It was risk-on sentiment in the markets as a Spanish bond auction went off without a hitch.
Germany's ZEW index also came out strong pointing to improved investor optimism.
Apple stock recovered to close above $600 a share and it was off to the races in stocks with the S&P index closing +1.6% higher.
Somewhat surprisingly, Treasury bonds barely moved (Treasury bonds typically sell off when stocks rally and vice versa).
IMF (International Monetary Fund) projections for global economic growth were somewhat rosy.
Credit spreads for corporate and financial bonds tightened in tandem with stocks but flows remain light in secondary trading.
In CDS (credit default swap) index, there was a fair amount of short-covering with one dealer in particular selling index protection (getting long risk) in size.
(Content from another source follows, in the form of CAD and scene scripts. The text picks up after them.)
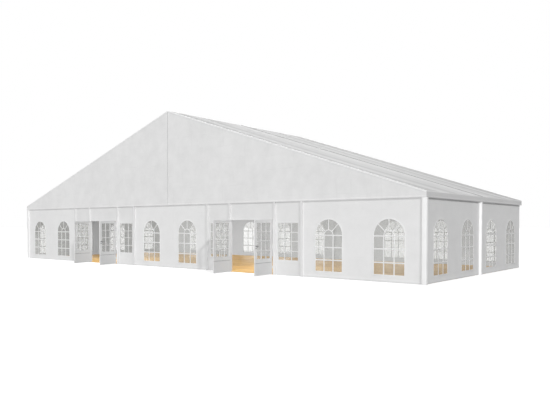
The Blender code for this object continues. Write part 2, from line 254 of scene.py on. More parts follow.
def roof_fabric(name, thread):
    """Coated woven roof cover: bands of painted shade and light up the slope for the shading of the sag
    between frames, welded joins and a fine weave.
    """
    mat = new_material(name, {"Specular IOR Level": 0.01})
    t = Tree(mat)
    parts = t.node("ShaderNodeSeparateXYZ", {"Vector": t.place}).outputs
    depth = t.maths("ABSOLUTE", parts["Y"], 0.0)
    wander = t.spread(t.cloud(t.stretched(0.10, 0.9, 0.10), 1.0, 3.0, 0.6), 0.0, 1.0, -0.06, 0.06)
    share = t.maths("ADD", t.maths("DIVIDE", depth, HALF_DEPTH), wander)
    # Painted shade and light: the base colour follows the bands listed above
    tone = t.ramp(share, [(place, grey(value)) for place, value in ROOF_PAINTED_SHADE_BANDS])
    clouds = t.cloud(t.stretched(0.5, 2.4, 0.5), 1.0, 4.0, 0.6)
    weld = t.spread(t.waves("Y", 1.25), 0.996, 0.999, 0.0, 1.0)
    fade = t.maths("SUBTRACT", t.spread(clouds, 0.3, 0.7, 0.96, 1.04), t.maths("MULTIPLY", weld, 0.05))
    crease = t.maths("ADD", clouds, t.maths("MULTIPLY", weld, 0.30))
    t.give(
        Base_Color=t.node("ShaderNodeVectorMath", {0: tone, 1: fade}, operation="MULTIPLY").outputs[0],
        Roughness=t.spread(clouds, 0.3, 0.7, 0.52, 0.66),
        Normal=weave_relief(t, thread, crease),
    )
    return mat


def coated_metal(name, colour, roughness):
    """Powder-coated aluminium: fine orange peel, slight tone changes and drawn lines."""
    mat = new_material(name, {"Specular IOR Level": 0.45})
    t = Tree(mat)
    clouds = t.cloud(t.place, 2.1, 4.0)
    drawn = t.cloud(t.stretched(90.0, 90.0, 0.8), 1.0, 2.0)
    peel = t.cloud(t.place, 420.0, 1.0)
    darker = tuple(c * 0.965 for c in colour)
    t.give(
        Base_Color=t.ramp(clouds, [(0.35, darker), (0.62, colour)]),
        Roughness=t.spread(clouds, 0.3, 0.7, roughness - 0.05, roughness + 0.08),
        Normal=t.bump(peel, 0.10, 0.0003, t.bump(drawn, 0.05, 0.0004)),
    )
    return mat


def clear_sheet(name, colour, alpha, roughness, streak, distance):
    """Clear film or glass: faint haze in upright streaks and a slow waviness of the surface."""
    mat = new_material(name, {"Alpha": alpha, "Specular IOR Level": 0.5})
    t = Tree(mat)
    haze = t.cloud(t.stretched(streak, streak, 0.15), 1.0, 1.0)
    slow = t.cloud(t.stretched(1.0, 1.0, 0.4), 1.6, 1.0)
    darker = tuple(c * 0.82 for c in colour)
    t.give(
        Base_Color=t.ramp(haze, [(0.36, darker), (0.64, colour)]),
        Roughness=t.spread(haze, 0.3, 0.7, roughness, roughness * 1.6),
        Normal=t.bump(slow, 0.5, distance),
    )
    return mat


def varnished_boards(name):
    """Varnished softwood: grain along X and a tone for each board."""
    constants = {"Specular IOR Level": 0.14, "Coat Weight": 0.04, "Coat Roughness": 0.20}
    mat = new_material(name, constants)
    t = Tree(mat)
    tone = t.node("ShaderNodeAttribute", {}, attribute_name="tone").outputs["Fac"]
    shifted = t.node("ShaderNodeCombineXYZ", {"X": t.maths("MULTIPLY", tone, 40.0)}).outputs[0]
    moved = t.node("ShaderNodeVectorMath", {0: t.place, 1: shifted}, operation="ADD").outputs[0]
    along = t.node("ShaderNodeMapping", {"Vector": moved, "Scale": (0.9, 26.0, 26.0)}).outputs[0]
    grain = t.cloud(along, 1.0, 6.0, 0.65)
    close = t.node("ShaderNodeMapping", {"Vector": moved, "Scale": (4.0, 160.0, 160.0)}).outputs[0]
    fine = t.cloud(close, 1.0)
    mixed = t.maths("ADD", t.maths("MULTIPLY", grain, 0.62), t.maths("MULTIPLY", tone, 0.38))
    stops = [(0.26, (0.52, 0.29, 0.085)), (0.50, (0.74, 0.45, 0.15)), (0.74, (0.86, 0.57, 0.22))]
    t.give(
        Base_Color=t.ramp(mixed, stops),
        Roughness=t.spread(grain, 0.3, 0.7, 0.34, 0.50),
        Normal=t.bump(fine, 0.20, 0.0006),
    )
    return mat


WALL_FABRIC = coated_fabric("wall_fabric", grey(0.728), grey(0.765), 0.0016)
GABLE_FABRIC = coated_fabric("gable_fabric", grey(0.695), grey(0.752), 0.0018)
VALANCE_FABRIC = coated_fabric("valance_fabric", grey(0.655), grey(0.670), 0.0018)
ROOF_FABRIC = roof_fabric("roof_fabric", 0.0018)
TRIM = coated_metal("white_trim", grey(0.80), 0.42)
METAL = coated_metal("white_metal", grey(0.86), 0.38)
POST = coated_metal("post_metal", grey(0.725), 0.42)
PANEL = coated_metal("white_panel", grey(0.725), 0.45)
# Dark grey for the seal in each leaf's joint, and painted shade: the roof joint rail and the strip under
# each leaf's ledge
SEAL_AND_SHADE = coated_metal("grey_seal_and_painted_shade", grey(0.26), 0.60)
# Painted shadow: flat grey for the strip down each gable seam
SEAM_SHADOW_GREY = coated_metal("painted_seam_shadow", grey(0.42), 0.60)
LEVER = coated_metal("lever_metal", (0.10, 0.10, 0.105), 0.32)
FILM = clear_sheet("window_film", (0.56, 0.565, 0.535), 0.22, 0.16, 1.4, 0.0003)
GLASS = clear_sheet("window_glass", (0.50, 0.505, 0.48), 0.18, 0.12, 4.5, 0.0001)
TIMBER = varnished_boards("timber")


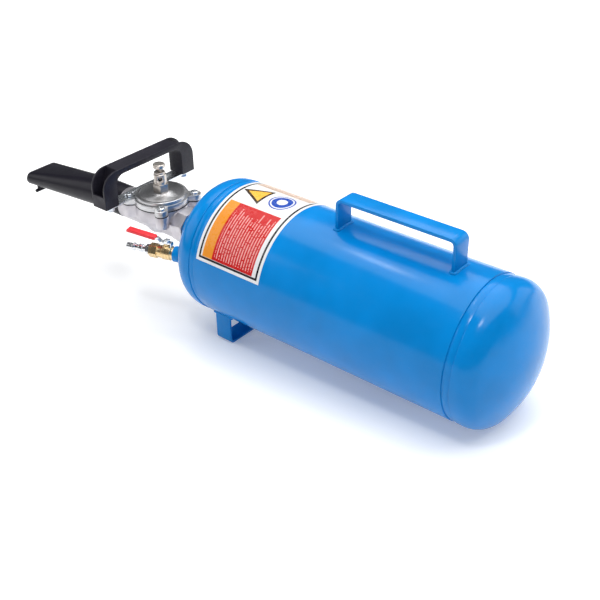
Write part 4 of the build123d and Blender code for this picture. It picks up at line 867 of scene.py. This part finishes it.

The sovereign agency space was relatively active with USD-denominated primary bond deals from the Republic of Brazil and KFW (guaranteed by the Republic of Germany).
The primary bond pipeline in financial and corporate names was slower with a lone deal from auto parts retailer Autozone (and a hybrid preferred security from U.S. Bancorp).
It is tax time in the U.S. which raises an interesting observation.
With talk of higher taxes across much of the developed world, other countries are spotting an opportunity.
Turkey's Deputy Prime Minister Ali Babacan announced tax exemptions to lure funds and investment vehicles to Istanbul.
Other geographies such as Brazil and Singapore are considering similar moves.
While tax policy is simply one aspect of what attracts financial talent and know-how, it should nevertheless serve as a cautionary tale.